Season 6 of The Cosby Show gave viewers not one but two wild departures from the show's usual family-centered charm, each focused on what happens when Dr. Cliff Huxtable (Bill Cosby) ingests a sausage hoagie. In terms of laughs, the manic post-Halloween Episode 8, "The Day the Spores Landed," about the eruption of a Peruvian volcano that leads to all the Huxtable men becoming pregnant, is a far more enjoyable trip. But it's Episode 14, "Cliff's Nightmare"—a winding dream sequence that goes full-on hallucinatory when Muppets take over halfway through—that leaves you wondering how the episode ever aired. (The answer: It was originally filmed a season earlier to help promote NBC's The Jim Henson Hour.)
Neighbours, "Bouncer's Dream"
The long-running Australian soap Neighbours isn't just responsible for launching the careers of stars including Margot Robbie, Liam Hemsworth, and Russell Crowe. It's also given us one of the weirdest television moments of all time. In its 1254th episode, focused largely on beloved Labrador Retriever Bouncer, things get super weird even by 1990s soaps standards when one of the Bouncer's human co-stars pops on a wedding video.
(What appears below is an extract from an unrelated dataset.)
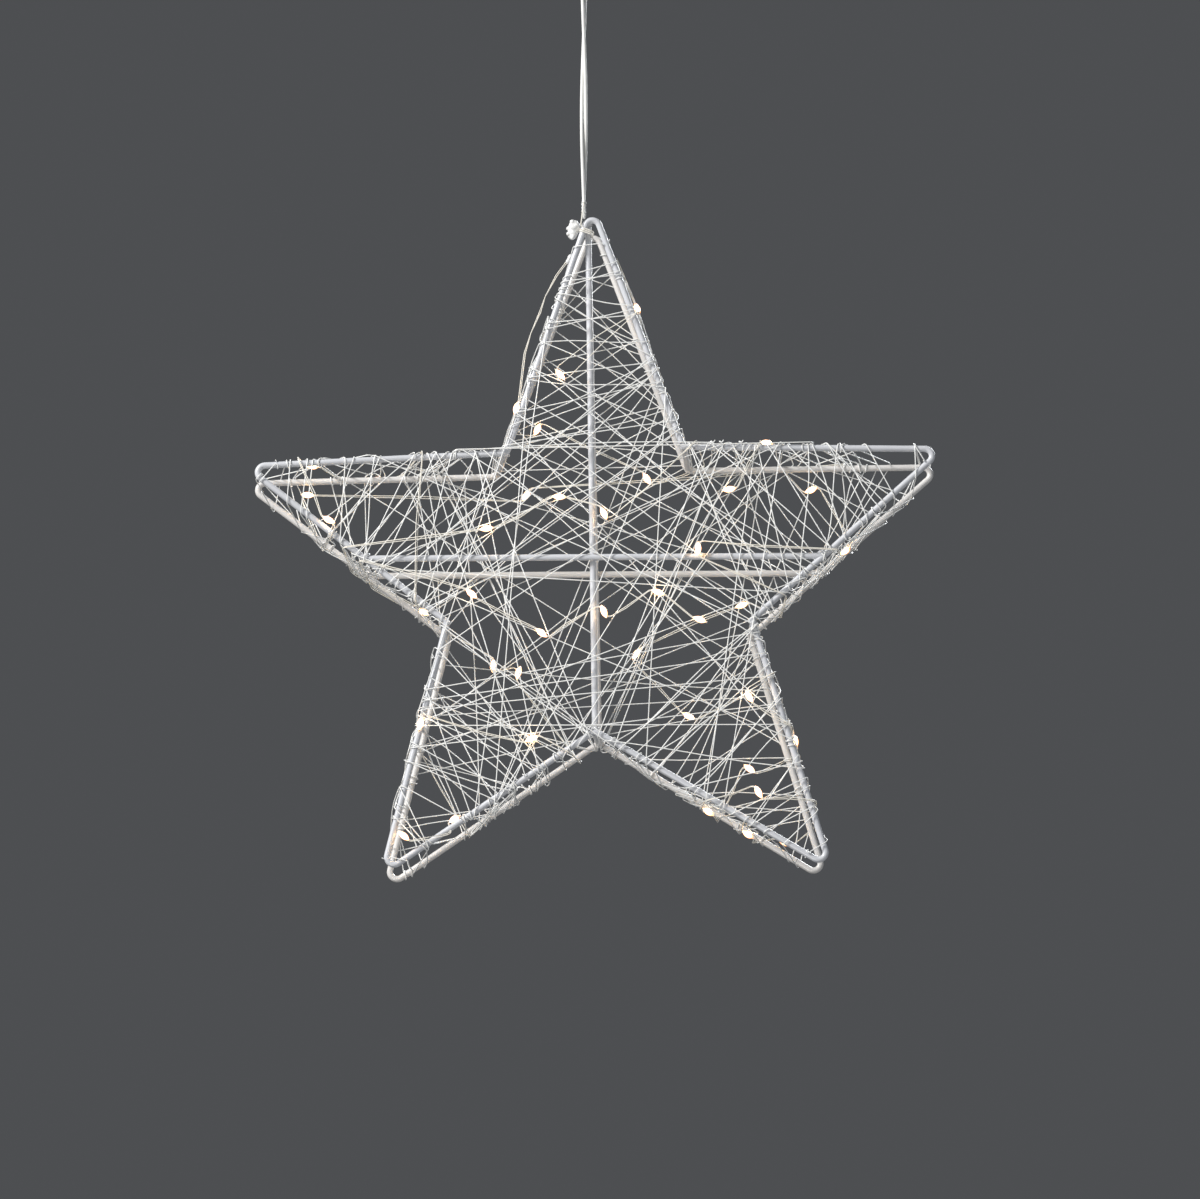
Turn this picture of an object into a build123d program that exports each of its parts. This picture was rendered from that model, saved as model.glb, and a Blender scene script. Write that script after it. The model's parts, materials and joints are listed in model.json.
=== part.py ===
from build123d import *
import os
from math import cos, pi, radians, sin, tan

os.makedirs("parts", exist_ok=True)

# Hanging wire star with a string of small lights wound round it.
# X runs to the right, Y runs away from the viewer, Z up. The origin is the middle of the
# hook plate's upper face, which lies against the ceiling. The star hangs below it.

# Star outline, where the centrelines of its bars cross
star_radius = 205.0
notch_radius = 86.5
star_depth = 50.0
hang_tilt_deg = 1.3
tip_bend_radius = 4.0
notch_bend_radius = 4.0
star_shift = 8.4
star_drop = 384.0

# Wires, rods and the gaps between them
frame_wire_d = 3.5
winding_wire_d = 0.6
led_wire_d = 0.45
led_wire_pitch = 0.8
butt_gap = 0.3
weld_gap = 0.05
layer_gap = 0.1

# Where each frame's wire ends meet, as a share of the bar that holds them
front_butt_bar, front_butt_share = 8, 0.17
rear_butt_bar, rear_butt_share = 4, 0.13

# Hand bending: how far each corner strays from a regular star, as shares of its radius,
# clockwise from the top tip, tip and notch in turn
front_stray_shares = [
    (0.004, 0.006), (-0.014, -0.007), (-0.018, 0.004), (0.005, -0.012), (0.011, -0.009),
    (-0.020, -0.013), (-0.006, 0.002), (-0.008, 0.001), (0.008, -0.001), (0.008, -0.012),
]
rear_stray_shares = [
    (0.007, 0.012), (0.000, -0.022), (-0.010, 0.005), (0.005, -0.012), (0.005, -0.002),
    (-0.010, -0.005), (-0.005, -0.001), (-0.008, 0.001), (-0.005, 0.002), (-0.022, -0.027),
]

# Upright and cross rods
upright_top_share = 0.962
upright_left_share = 0.029
cross_rod_height_share = 0.038
cross_rod_rise_share = 0.008

# Windings
arm_loops = 24
arm_start_share, arm_end_share, arm_slant_share = 0.135, 0.505, 0.28
band_loops = 16
band_start_share, band_end_share, band_slant_share = 0.68, 0.87, 0.075
band_layers = [0, 1, 0, 1, 2]
wander_share = 0.12

# Lights
bead_length = 7.0
bead_d = 2.8
bead_end_d = 1.7
bead_shoulder_shares = [(0.75, 0.8), (0.35, 1.0)]
bead_gap = 0.3
chip_length, chip_width, chip_height = 1.6, 0.9, 0.4
chip_clearance = 0.05
wire_bore_clearance = 0.12
bead_run = 4.5
bead_bend_run = 0.9

# Supply lead and its fittings
strand_d = 2.0
strand_gap = 0.3
strand_runs = 6
strand_start_deg = 20.0
strand_turn_deg = 255.0
lead_foot_drop = 176.0
turn_gap = 0.3
sleeve_d = 4.6
sleeve_length = 8.0
sleeve_edge = 0.6
lump_out, lump_across, lump_along = 5.2, 7.0, 11.6
lump_edge = 1.6
lump_share = 0.105
lump_behind = 3.5
tie_wire_d = 0.6
tie_turns = 3
tie_start_share = 0.092
tie_pitch = 1.0
tie_inner = 5.6
tie_lead_gap = 0.3
grip_d = 8.0
grip_length = 14.0
grip_drop = 29.0
grip_edge = 1.0
eye_bore_d = 7.0
eye_wire_d = 2.4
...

After some conjecture between the humans about whether or not dogs dream, the viewer surprisingly enters Bouncer's mind to see they do indeed—and not just about T-bone steaks.
No, streaming through Bouncer's mind for us to see is an elaborate wedding sequence between him and Rosie, the girl-dog-next-door at whom he spent the earlier part of the episode barking. Cast member Anne Charleston shared the cast's collective horror about the turn with HolySoap in 2010 saying, "The whole cast was mortified about that! It reduced it to a three-year-old's program. It was very strange."
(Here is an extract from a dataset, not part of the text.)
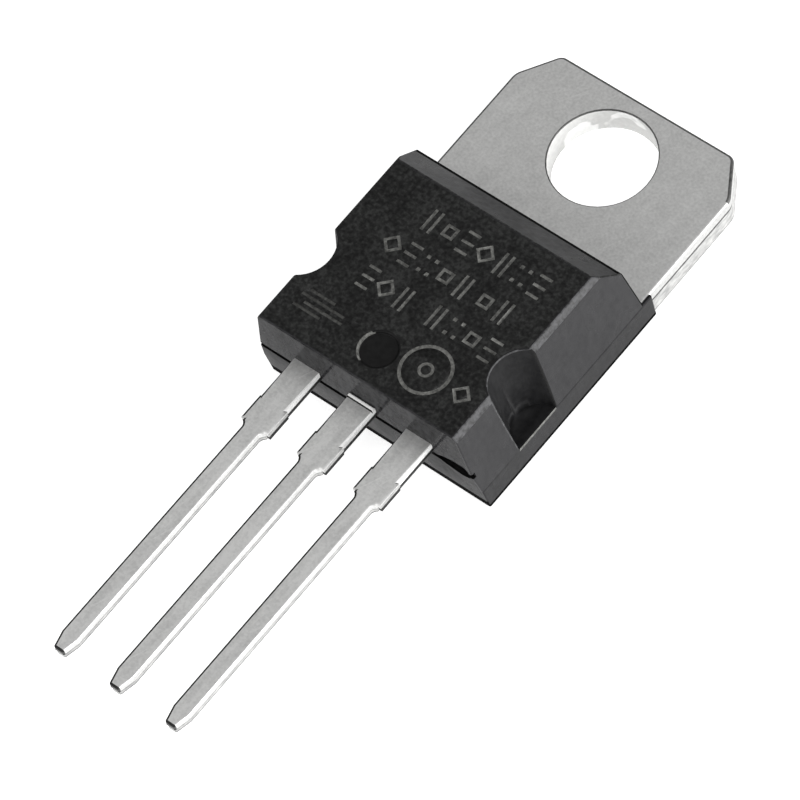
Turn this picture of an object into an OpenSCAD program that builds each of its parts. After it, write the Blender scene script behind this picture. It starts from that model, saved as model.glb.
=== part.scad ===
// Three-lead voltage regulator in a moulded package with a metal tab.
// It lies on its back: +Z comes out of the front face, +Y points to the free end of the tab,
// and the leads point to -Y. The origin is the centre of the mounting hole on the back face.

/* [Tab] */
// Moulding that covers each long edge of the tab inside the body
side_skin = 0.1; // [0.05:0.01:0.3]
// Thickness of the tab and of the plate that it continues as inside the body
tab_t = 1.22; // [1.0:0.01:1.4]
// Distance from the hole centre to the free end of the tab
tab_reach = 2.6; // [2.4:0.05:3.4]
// Width of the corner cut at the free end
tab_corner_w = 1.0; // [0.4:0.05:1.6]
// Length of the corner cut at the free end
tab_corner_l = 1.5; // [0.4:0.05:2.2]
// Diameter of the mounting hole
hole_d = 4.0; // [3.5:0.05:4.1]

/* [Moulded body] */
// Width of the body over its back half
body_w = 10; // [9.7:0.02:10.6]
// Thickness of the body from the back face to the front face
body_t = 4.45; // [4.3:0.01:4.8]
// Draft of each side wall, between the back half and the narrow bevel
side_draft = 0.48; // [0.2:0.01:0.7]
// Width of the narrow bevel beside the front face
bevel_w = 0.14; // [0.05:0.01:0.3]
// Height of the narrow bevel beside the front face
bevel_h = 0.25; // [0.1:0.01:0.4]
// Distance from the hole centre to the front half of the body
body_start = 3.95; // [3.7:0.05:4.4]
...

For more TV trivia sent right to your inbox, sign up for our daily newsletter.
Buffy the Vampire Slayer, "Once More With Feeling"
Decades before the likes of Crazy Ex-Girlfriend and Glee, the idea of a weekly TV musical was a punchline, thanks largely in part to the failure of Cop Rock, the tune-some 1990 procedural that was quickly canceled when viewers and critics proved baffled by the idea of police officers singing about their feelings. But what about monster hunters? A little over a decade later, teen horror drama Buffy the Vampire Slayer redeemed the concept of the TV musical with "Once More With Feeling," an episode written and composed by series creator Joss Whedon in the style of a splashy Broadway musical.
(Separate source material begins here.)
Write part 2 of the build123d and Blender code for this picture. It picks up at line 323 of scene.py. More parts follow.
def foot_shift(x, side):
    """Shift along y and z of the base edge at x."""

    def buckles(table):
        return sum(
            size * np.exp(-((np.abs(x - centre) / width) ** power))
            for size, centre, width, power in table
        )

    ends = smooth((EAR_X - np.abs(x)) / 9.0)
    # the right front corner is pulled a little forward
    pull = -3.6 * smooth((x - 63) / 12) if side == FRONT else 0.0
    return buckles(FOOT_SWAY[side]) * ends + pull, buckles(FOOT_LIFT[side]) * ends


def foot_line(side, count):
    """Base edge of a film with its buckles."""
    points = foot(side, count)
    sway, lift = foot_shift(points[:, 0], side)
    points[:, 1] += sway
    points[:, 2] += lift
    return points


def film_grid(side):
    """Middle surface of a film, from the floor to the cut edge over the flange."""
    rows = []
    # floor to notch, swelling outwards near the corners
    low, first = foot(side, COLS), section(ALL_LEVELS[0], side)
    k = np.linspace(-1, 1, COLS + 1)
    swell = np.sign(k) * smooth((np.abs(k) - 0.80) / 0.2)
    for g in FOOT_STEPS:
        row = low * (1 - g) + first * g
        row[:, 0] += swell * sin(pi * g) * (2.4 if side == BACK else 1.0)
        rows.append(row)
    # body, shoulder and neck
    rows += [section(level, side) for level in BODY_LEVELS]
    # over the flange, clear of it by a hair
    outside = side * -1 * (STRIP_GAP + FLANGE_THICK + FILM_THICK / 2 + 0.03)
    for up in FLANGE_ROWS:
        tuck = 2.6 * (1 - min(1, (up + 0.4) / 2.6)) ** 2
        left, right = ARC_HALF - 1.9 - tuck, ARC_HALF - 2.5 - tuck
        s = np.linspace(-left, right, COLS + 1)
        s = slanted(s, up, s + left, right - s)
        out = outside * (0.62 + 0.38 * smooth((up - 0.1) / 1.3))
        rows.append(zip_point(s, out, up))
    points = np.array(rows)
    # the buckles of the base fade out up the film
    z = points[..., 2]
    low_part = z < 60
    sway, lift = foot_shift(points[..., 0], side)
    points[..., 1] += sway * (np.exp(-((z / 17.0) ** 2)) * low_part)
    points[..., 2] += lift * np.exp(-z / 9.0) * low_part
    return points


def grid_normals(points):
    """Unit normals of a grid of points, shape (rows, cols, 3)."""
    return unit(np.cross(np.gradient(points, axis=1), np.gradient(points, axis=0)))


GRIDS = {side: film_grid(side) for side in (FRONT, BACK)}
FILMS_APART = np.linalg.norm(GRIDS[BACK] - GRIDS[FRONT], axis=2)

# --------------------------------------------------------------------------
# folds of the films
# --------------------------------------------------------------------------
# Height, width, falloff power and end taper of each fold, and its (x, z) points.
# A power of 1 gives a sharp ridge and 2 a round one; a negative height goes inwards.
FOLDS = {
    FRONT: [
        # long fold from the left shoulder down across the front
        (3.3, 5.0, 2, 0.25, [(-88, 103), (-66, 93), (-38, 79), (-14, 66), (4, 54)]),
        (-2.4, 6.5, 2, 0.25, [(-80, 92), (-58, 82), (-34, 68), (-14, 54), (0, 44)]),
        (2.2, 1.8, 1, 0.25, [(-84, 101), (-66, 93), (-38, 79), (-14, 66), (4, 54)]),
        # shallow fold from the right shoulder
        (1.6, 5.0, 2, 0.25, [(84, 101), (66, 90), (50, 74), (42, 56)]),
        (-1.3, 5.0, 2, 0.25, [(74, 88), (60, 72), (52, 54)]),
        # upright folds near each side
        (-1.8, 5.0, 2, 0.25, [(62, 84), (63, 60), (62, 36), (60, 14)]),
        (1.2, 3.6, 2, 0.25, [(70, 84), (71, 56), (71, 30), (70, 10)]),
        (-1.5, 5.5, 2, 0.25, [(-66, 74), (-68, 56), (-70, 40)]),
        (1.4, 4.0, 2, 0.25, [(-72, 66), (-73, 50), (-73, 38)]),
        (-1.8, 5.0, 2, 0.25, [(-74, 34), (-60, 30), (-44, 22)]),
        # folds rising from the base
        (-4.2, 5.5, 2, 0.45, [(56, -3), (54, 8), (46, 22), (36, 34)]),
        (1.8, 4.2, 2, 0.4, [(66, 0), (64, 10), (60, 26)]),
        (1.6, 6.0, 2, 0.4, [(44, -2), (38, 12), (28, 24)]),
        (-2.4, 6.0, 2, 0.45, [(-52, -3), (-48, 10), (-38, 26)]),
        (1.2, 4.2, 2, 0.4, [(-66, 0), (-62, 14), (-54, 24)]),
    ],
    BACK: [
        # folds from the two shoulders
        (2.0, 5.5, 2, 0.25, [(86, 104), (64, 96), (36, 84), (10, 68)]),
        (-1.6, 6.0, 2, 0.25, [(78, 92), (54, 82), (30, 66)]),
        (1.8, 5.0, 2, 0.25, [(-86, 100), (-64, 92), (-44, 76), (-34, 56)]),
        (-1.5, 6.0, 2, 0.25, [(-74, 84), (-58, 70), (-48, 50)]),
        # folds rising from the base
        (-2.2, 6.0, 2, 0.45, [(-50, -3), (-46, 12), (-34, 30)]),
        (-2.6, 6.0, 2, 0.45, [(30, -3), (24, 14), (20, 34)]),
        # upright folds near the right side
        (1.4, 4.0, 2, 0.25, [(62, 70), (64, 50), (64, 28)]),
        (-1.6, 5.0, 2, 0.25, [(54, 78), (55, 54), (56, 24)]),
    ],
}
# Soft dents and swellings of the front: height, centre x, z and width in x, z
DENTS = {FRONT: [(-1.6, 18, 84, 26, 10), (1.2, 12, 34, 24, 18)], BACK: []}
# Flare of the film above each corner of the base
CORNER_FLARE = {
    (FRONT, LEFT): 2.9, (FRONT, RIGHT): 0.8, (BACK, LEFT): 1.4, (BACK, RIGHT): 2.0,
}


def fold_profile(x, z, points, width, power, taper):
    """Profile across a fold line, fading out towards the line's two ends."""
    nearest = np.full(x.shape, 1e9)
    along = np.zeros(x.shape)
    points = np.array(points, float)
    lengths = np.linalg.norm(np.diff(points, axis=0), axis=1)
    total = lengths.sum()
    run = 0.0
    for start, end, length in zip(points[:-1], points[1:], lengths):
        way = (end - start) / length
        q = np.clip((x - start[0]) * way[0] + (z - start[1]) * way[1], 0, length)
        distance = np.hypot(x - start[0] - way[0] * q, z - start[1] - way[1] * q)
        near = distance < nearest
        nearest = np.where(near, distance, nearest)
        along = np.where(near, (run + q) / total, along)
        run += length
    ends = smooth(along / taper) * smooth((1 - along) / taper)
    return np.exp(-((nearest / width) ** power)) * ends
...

A mysterious curse causes the residents of demon-plagued Sunnydale to start singing their hidden fears and desires aloud, which proves to be a problem for slayer Buffy (Sarah Michelle Gellar) and her loyal Scooby Gang, who have heretofore spent most of the season keeping painful secrets from one another, all of which come out when they take their turn in the spotlight. Far from alienating viewers who couldn't figure out why everyone was suddenly singing, the episode received critical acclaim, spawned a soundtrack album, and inspired a handful of other shows, from Grey's Anatomy to Supernatural, to try their own musical episodes.
Seinfeld, "The Betrayal"
Seinfeld was famously "a show about nothing," but sometimes, there was brilliance in how it went about it. It produced plenty of high-concept episodes—in one early classic, for example, the gang spends the entire runtime waiting for a table at a restaurant—but not wilder than Season 9's "The Betrayal," which would've been a rather standard (for Seinfeld) farce set around the gang's trip to a wedding in India…except the whole thing plays out backward. Written by Peter Mehlman and David Mandel, the episode's structure and themes were inspired by the Harold Pinter play of the same name, though Jerry's attempts to hide the fact that he slept with George's girlfriend play out in a decidedly less highbrow fashion. Not all viewers appreciated the gimmick—one retrospective reviewer called it the series' worst episode, and the DVD release provided the option to watch it in chronological order instead.